[Task directions]
State only how many lines contain the string "that".

[Data for processing]
──────────────────────────────

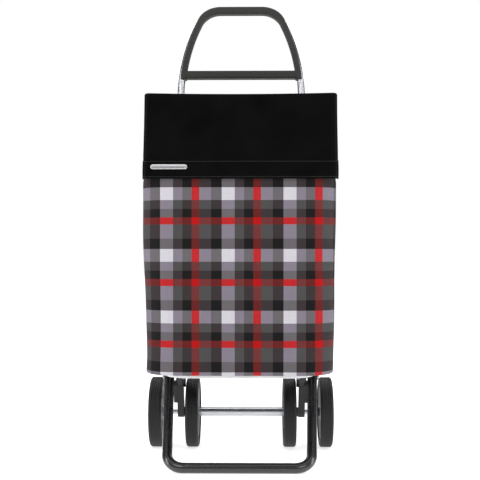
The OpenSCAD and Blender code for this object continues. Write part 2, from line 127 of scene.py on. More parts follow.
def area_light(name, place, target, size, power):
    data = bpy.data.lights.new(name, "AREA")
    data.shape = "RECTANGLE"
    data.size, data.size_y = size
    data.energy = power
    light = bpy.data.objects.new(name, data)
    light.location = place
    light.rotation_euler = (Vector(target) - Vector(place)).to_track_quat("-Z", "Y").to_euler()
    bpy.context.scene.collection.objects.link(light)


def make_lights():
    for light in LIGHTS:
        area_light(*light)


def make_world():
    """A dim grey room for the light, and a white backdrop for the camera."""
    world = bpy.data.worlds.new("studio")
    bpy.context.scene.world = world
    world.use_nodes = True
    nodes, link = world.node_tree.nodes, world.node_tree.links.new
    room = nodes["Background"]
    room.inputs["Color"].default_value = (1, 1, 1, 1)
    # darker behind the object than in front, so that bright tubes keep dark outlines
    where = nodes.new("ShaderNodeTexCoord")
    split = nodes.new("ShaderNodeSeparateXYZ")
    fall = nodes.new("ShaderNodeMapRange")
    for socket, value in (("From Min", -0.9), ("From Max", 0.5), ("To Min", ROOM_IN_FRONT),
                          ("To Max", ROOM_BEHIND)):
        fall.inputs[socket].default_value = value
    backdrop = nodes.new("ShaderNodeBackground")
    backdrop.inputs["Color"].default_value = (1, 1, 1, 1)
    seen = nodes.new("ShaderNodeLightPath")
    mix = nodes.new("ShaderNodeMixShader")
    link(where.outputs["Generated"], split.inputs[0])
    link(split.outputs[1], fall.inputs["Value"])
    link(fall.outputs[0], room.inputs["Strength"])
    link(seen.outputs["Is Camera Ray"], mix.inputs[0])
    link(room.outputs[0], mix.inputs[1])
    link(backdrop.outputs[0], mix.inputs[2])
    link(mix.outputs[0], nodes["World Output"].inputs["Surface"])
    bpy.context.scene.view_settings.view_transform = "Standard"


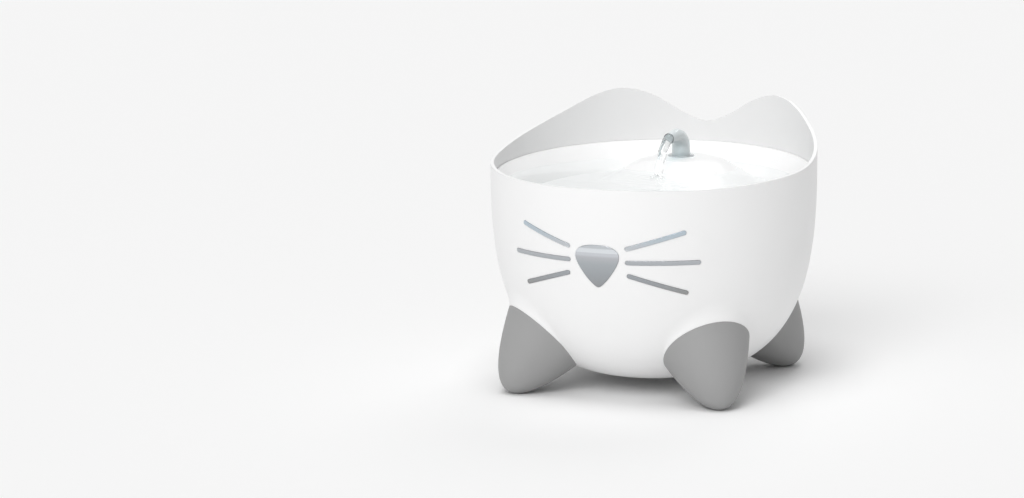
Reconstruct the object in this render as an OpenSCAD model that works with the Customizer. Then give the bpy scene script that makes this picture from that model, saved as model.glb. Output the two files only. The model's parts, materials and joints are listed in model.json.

──────────────────────────────

[Response to this exercise]
2